問題点の1つ目はやらないでいる能力は衰えるという点です。例えば、移行期で低強度・長時間のトレーニングばかり行っていたとします。そうなると高強度のトレーニングで培われるスプリント能力や最大酸素摂取量等は下がる可能性が高いです。

 

同じように試合期で高強度のトレーニングや、実践形式のトレーニングばかり行えば低強度で培われるような能力は下がり易いと考えられます。

 

競技を始めたばかりのうちは余り気にしなくても問題になりません。少ない刺激でも成長するので気の向くままに走っているだけで全ての能力が向上いたします。しかし、ある程度の能力に達したらそうはいきません。

 

上記の問題を解決するにはひたすら量を増大させるという方法があります。これが2つ目の問題を引き起こします。

 

例えば、移行期において週10時間低強度を行っていた。準備期になったら10時間の低強度に加えて4時間の中強度を上乗せする。試合が近くなれば2時間の高強度をさらに追加するといった具合です。

 

このやり方でも自分自身のキャパが許容する範囲であれば何とかなりますが、高いレベルになるほど必要な量は増えます。ひたすら練習量を増大させる必要が生じどこかで必ず破綻します。時間も体力も有限です。

 

また、過去に比べてシーズンが長期化し、試合に出れるコンディションを常に保つ必要性が増しております。そういった問題点にも対応し辛いと考えられます。

 

伝統的なピリオダイゼーションに代わる考え方

 

伝統的なピリオダイゼーションにおける問題や限界についてお話ししました。それらを解決するために低強度から高強度まで通年通して行うのが当世風です。

 

それではシーズンを区分けしないのかと言えばそういう訳ではありません。低強度から高強度まで行うけれども、時期に応じて割合を変えます。

 

例えば、移行期において高強度は週に1回。残りは低強度・長時間といった基礎的な内容。準備期や試合期だと高強度を週に2~3回行うのに対して、低強度・長時間は週に1~2回で維持する程度に留めるといった具合です。

 

ご存知の通り能力を向上させるには多大な労力を必要としますし落ちるのは一瞬です。しかし、維持するのは比較的容易なのが分かっています。

 

Rønnestad(2014)によれば、7~10日に1回高強度を行えば最大酸素摂取量を維持・向上させることが出来たという報告があります。他にも、強度さえ保てば最大15週間持久的なパフォーマンスを維持出来たというSpiering(2021)の報告もあります。

 

クリアするべき課題に注力しながら、他の能力も落とさない程度に行っておくといった考え方をしていただくとよろしいかと思います。

 

まとめ

 

伝統的なピリオダイゼーションには能力の低下や練習量をひたすら増大させなければならないといった問題点や限界があることをご案内しました。そして、それらを解決するため通年通して万遍無くやるような当世風の考え方をご紹介いたしました。

 

ピリオダイゼーションは50年以上前に考え出されたものです。当時よりも競技レベルが向上し、選手に求められる能力や仕事量はずっと増しております。それに合わせて考え方もアップデートしていく必要があります。

 

しかし、根っこの部分はほとんど変わりません。新しい考え方が発表されるとそれを正しいモノとして古いモノを否定したりしますが、過去の研究の上に今があります。

 

過去の知見で必要な要素を残しながら現在に応用したいものです。今回のポストが参考になれば幸いです。

 

参考文献

 

Rønnestad BR

HIT maintains performance during the transition period and improves next season performance in well-trained cyclists.
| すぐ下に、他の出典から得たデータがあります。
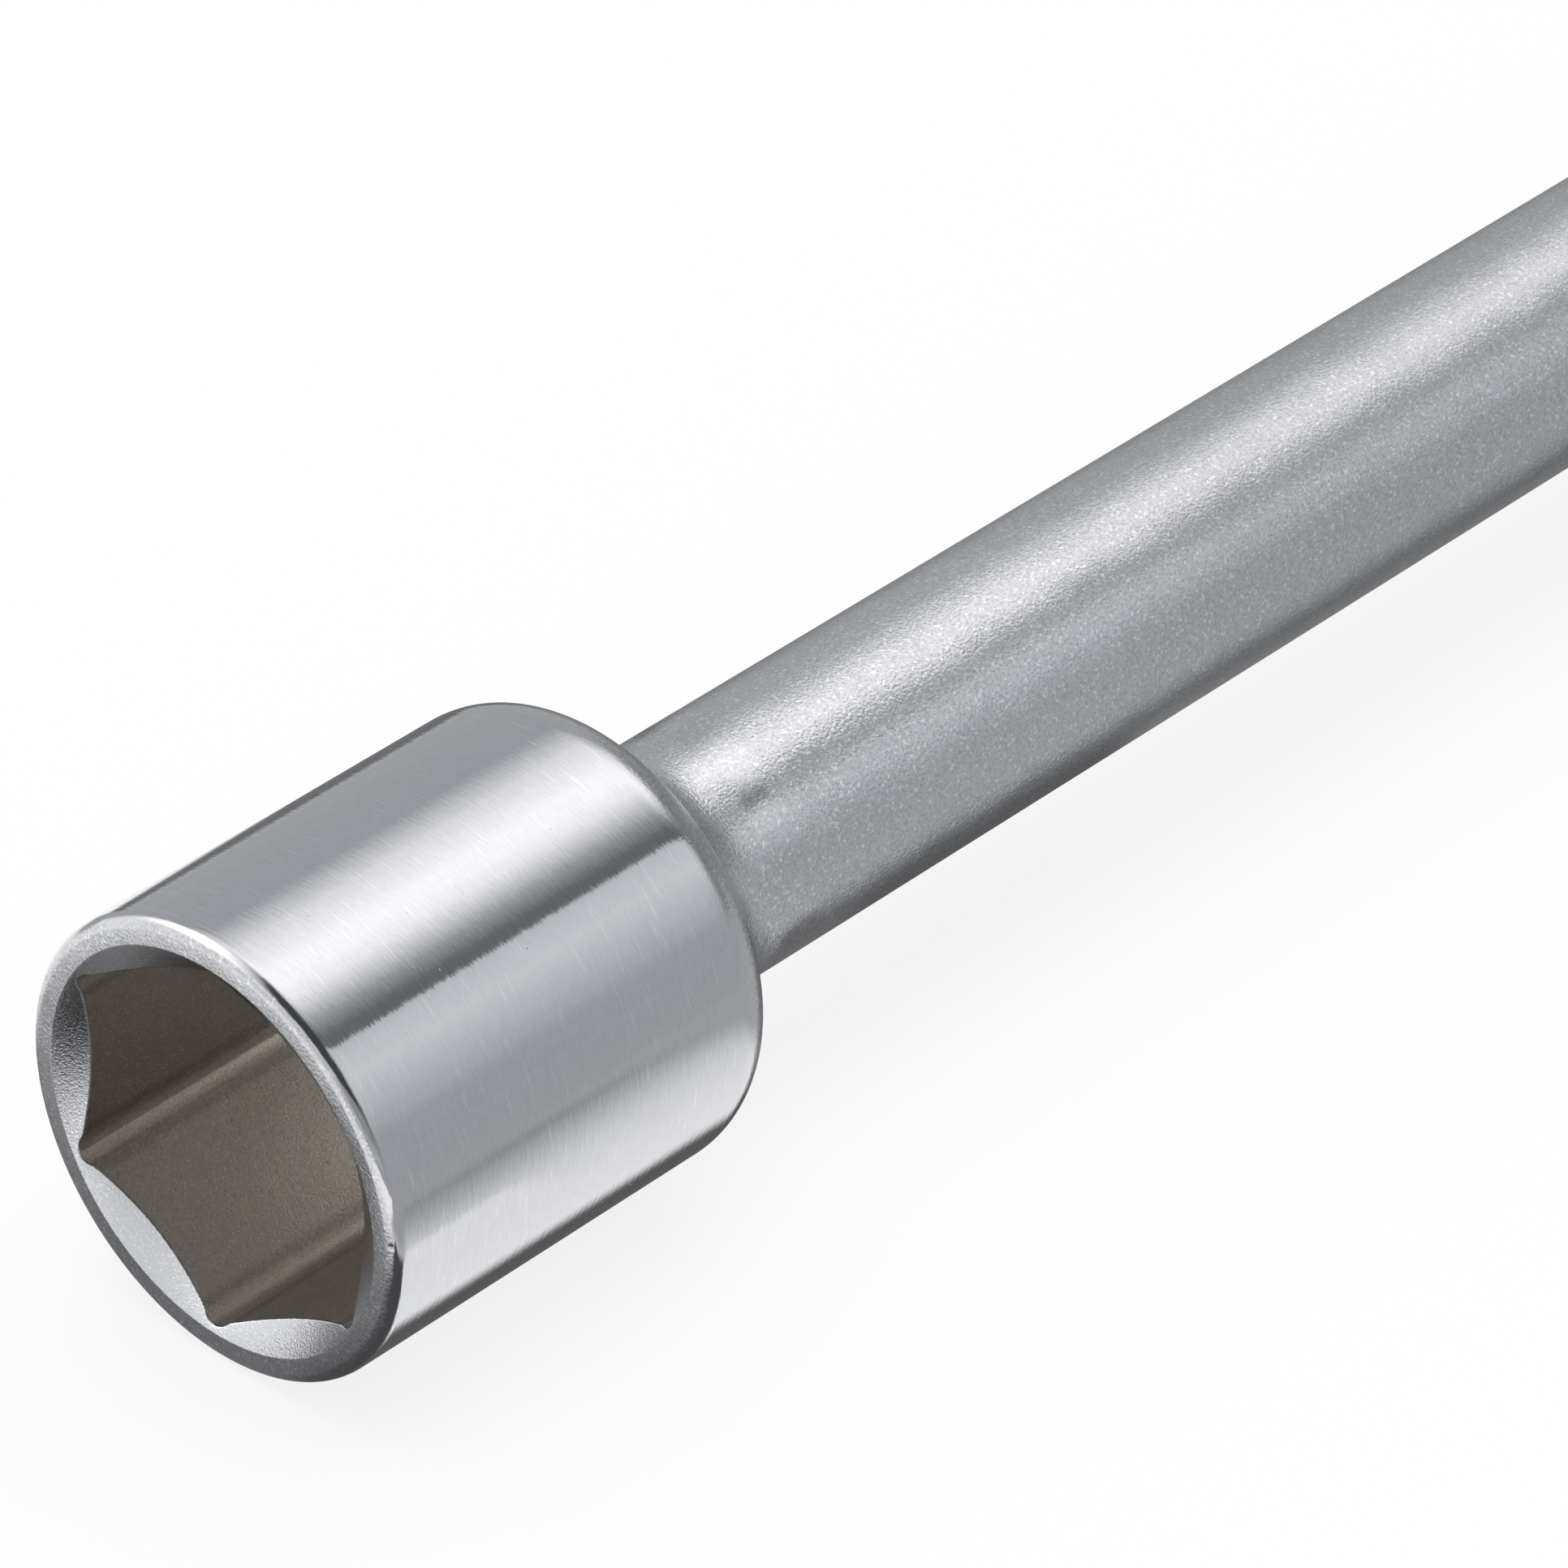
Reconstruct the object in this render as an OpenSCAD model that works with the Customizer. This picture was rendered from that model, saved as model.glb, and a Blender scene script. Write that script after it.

Eur J Appl Physiol.2014 Sep;114(9):1831-9.

 

Spiering B A

Maintaining Physical Performance: The Minimal Dose of Exercise Needed to Preserve Endurance and Strength Over Time

J Strength Cond Res.2021 May 1;35(5):1449-1458.